We now see the need to fix this problem. While I stand shoulder to shoulder with Senator Nash in being concerned with the issues facing young people—Senator Nash and I sat on various committee inquiries talking about this—the issue really is that young people from country areas who have to move out of home need to be supported. If we are serious about investing in our rural communities then we need to get our young people to university, get them trained and get them skills so that they can go back to their country areas and be the doctors and be the nurses that their country towns need. We need to ensure that they have skills and expertise to take back to their communities. The best way of doing that, the best way of getting those skills back into those communities, is to educate their young people. But the way the current system works disadvantages those kids. However, the idea of simply going back, as this bill suggests, to the old rules—which still make young people jump through hoops and over hurdles—is not the way to go about it.

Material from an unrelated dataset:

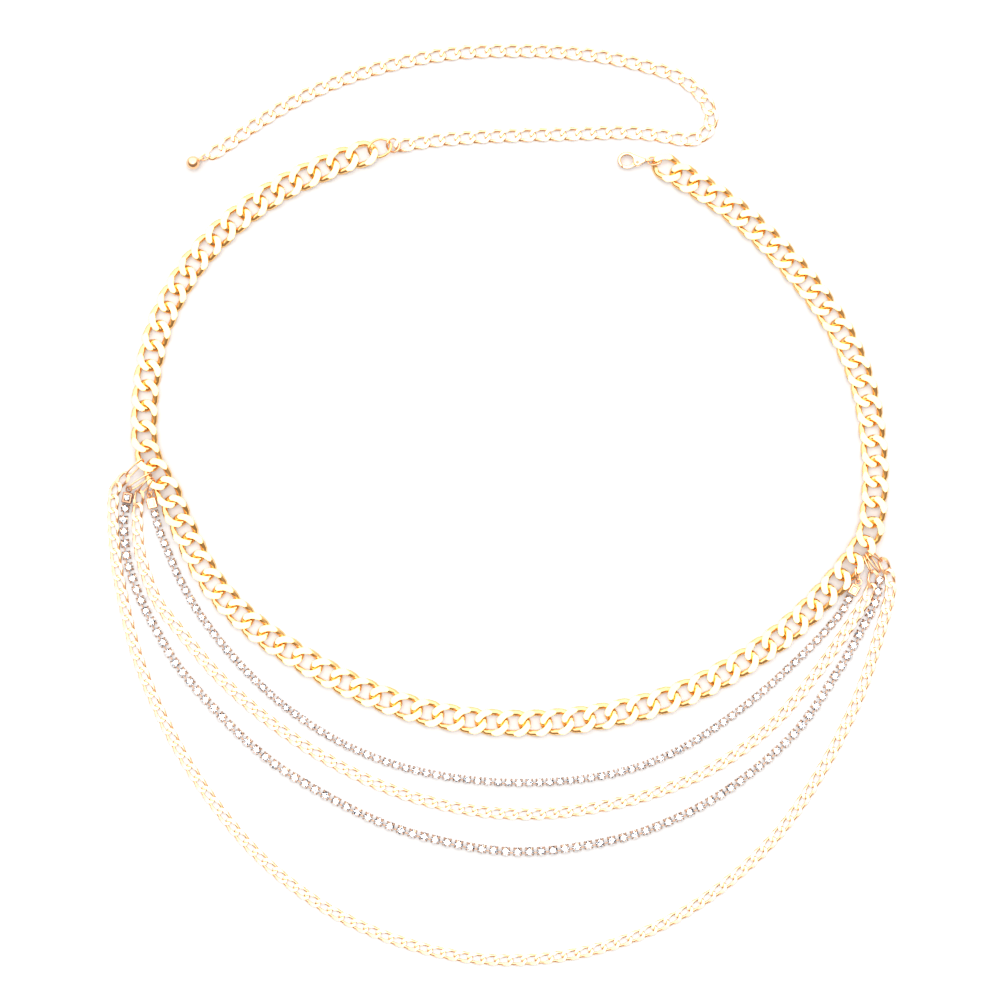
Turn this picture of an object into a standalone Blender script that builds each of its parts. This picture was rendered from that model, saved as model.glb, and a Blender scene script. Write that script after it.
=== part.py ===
"""A layered body chain lying flat: a heavy curb chain with an extender and a clasp, and four finer strands.

Lengths are in metres. +Z is up from the surface that the piece lies on, +X and +Y run along it, and the
origin is on that surface, under the middle of the whole piece.
"""

from math import atan2, ceil, cos, hypot, pi, radians, sin

import bmesh
import bpy
from mathutils import Matrix, Vector

MM = 0.001

# Heavy curb chain: its links are longer apart where the strands pull it taut
MAIN_PITCH = 8.15 * MM
TAUT_PITCH = 8.72 * MM
TAUT_FROM, TAUT_TO = 0.345, 0.625
MAIN_WIDTH = 10.5 * MM
MAIN_WIRE = 1.9 * MM
MAIN_TWIST = radians(33)

# Oval link between the heavy chain and the extender
END_LINK_LENGTH = 10.6 * MM
END_LINK_WIDTH = 9.0 * MM
END_LINK_WIRE = 1.4 * MM
END_LINK_TWIST = radians(32)

# Extender, its first link, end ring and ball
EXTENDER_WIDTH = 5.0 * MM
EXTENDER_HEIGHT = 3.0 * MM
FIRST_LINK_LENGTH = 6.2 * MM
FIRST_LINK_WIDTH = 7.0 * MM
FIRST_LINK_WIRE = 1.0 * MM
FIRST_LINK_TWIST = radians(34)
BALL_DIAMETER = 5.6 * MM
EYE_WIRE = 0.7 * MM
END_RING_LENGTH = 4.4 * MM
END_RING_WIDTH = 2.9 * MM
END_RING_WIRE = 0.7 * MM

# Strands
STONE_INNER_WIDTH, STONE_INNER_HEIGHT = 3.1 * MM, 2.3 * MM
STONE_OUTER_WIDTH, STONE_OUTER_HEIGHT = 3.5 * MM, 2.6 * MM
CURB_WIDTH, CURB_HEIGHT = 3.6 * MM, 2.2 * MM
STRAND_TIP_SHARE = 0.6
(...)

I have spoken to the government various times about this. You really need to understand that the government does not believe that this is a problem. Until they accept that there are issues here, it is going to be very difficult to deal with this problem. Unfortunately, we are in a situation where we do disadvantage young people simply because of the geographical location that they live in. This bill, however, does not deal with that. This bill still puts young people from those country areas in a position where they have to defer their university course to earn money and then prove that they deserve support. We know that only 30 per cent of those young people who defer their studies will end up going to university. That means that of all those young people who work so hard, supported by their families, to get through high school, to get the grades, to get the acceptance to university, only 30 per cent of them are going to be able to go on to university, because we have put barriers in front of them. This bill does not remove those barriers. I would like to amend this bill to remove those barriers.

I am also concerned about how we pay for this. We have heard from Senator Marshall about the issues that the government has with how the opposition propose to fund this. The explanatory memorandum to this bill, circulated by the authority of Senator Nash, outlines that funding would be appropriated from the Education Investment Fund to cover this cost. This is the exact same fund that the government themselves have decided to cut to help fund their flood relief. We saw Tony Abbott on Tuesday stand up and say, ‘Yes, we agree with all the government’s spending cuts, plus we will put in a few of our own,’ including, of course, cutting aid to schoolchildren in Indonesia. There is a hole now in Tony Abbott’s budgeting. I do not know where he suggests this funding should come from, but I do know where the Greens believe this should come from.

The Greens believe that if we are to implement a support system for country students that does everything they need, that does not require them to jump through hoops and over hurdles, that does not require them to put at risk their university career by having to defer, then the government could fund a properly supported system, based on our amendments as circulated in the chamber, to simply give them support because they are geographically disadvantaged. We would fund that through a properly applied resource rent tax. We have been saying for a long time that this is something that the government should look at. If we do not do this—if this bill passes the chamber without accepting the second reading amendment that I will move—then there is no funding for this bill. So Tony Abbott and Senator Nash might sit there and say, ‘We have our ideas on how we will fund it,’ but they have now got a black hole in their own budget.

So how will this proposal be funded if indeed we do not move to support what the Greens are proposing, which is an increase and a properly applied resource rent tax? That would cover the cost of educating our young Australians from country areas so that they can invest in their communities. It would ensure that they do not have to defer their studies and it would ensure that they are supported to get the training that their communities desperately need. We would be putting a value on education that would mean that we actually believe in it. Julia Gillard is meant to be the education Prime Minister. This is the opportunity to prove that you are totally, deadset behind investing in education.

It should not matter whether you come from the bush or whether you come from the city: you should be able to access higher education if indeed you have worked so hard to get there. You should not have to have barriers put in front of you simply because of the town in which your family has brought you up. In South Australia, my home state, we have the ludicrous situation where students from Mount Gambier cannot get the support that they need based on this deal that was cut by the coalition and the government because they are considered to be in a zone which means they do not get that extra support. Yet they are 300 or 400 kilometres away from the nearest university. What are the coalition and the government going to do to fund a system that will support those kids in Mount Gambier or those in Renmark, Port Augusta or Port Pirie?

These are the issues that the government needs to think about. Unfortunately, the bill in its current state does not deal with the issues. We need to amend that. We need to remove that discrimination against country students. My amendment does that. It simply says, ‘If you have to move out of home in order to go to university and your household income is less than $150,000 then you will get that support because we believe that your getting an education is a really important thing for Australia and for your communities.’ That is what my amendment does.

How will we fund it? We know that the budget is tight and we also know that there is a way around that. We know that we need to start investing in our educational programs. That means using things like the resource rent tax to say: ‘We are ripping all of these irreplaceable minerals out of the ground. How about we put this towards the education of our future—the training and skills needed for the future of our country.’ That is what we are talking about. I look forward to the committee stage of debate and I move the second reading amendment standing in my name:

At the end of the motion, add: but:

(a)   the Senate is of the opinion that these reforms should be funded through a reconfigured mining resource rent tax that would generate sufficient additional revenue to cover the costs, replacing the Education Investment Fund as the source of the funds as proposed in the explanatory memorandum to the bill; and

(b)   a message be sent to the House of Representatives informing it of this resolution and requesting its concurrence in the resolution.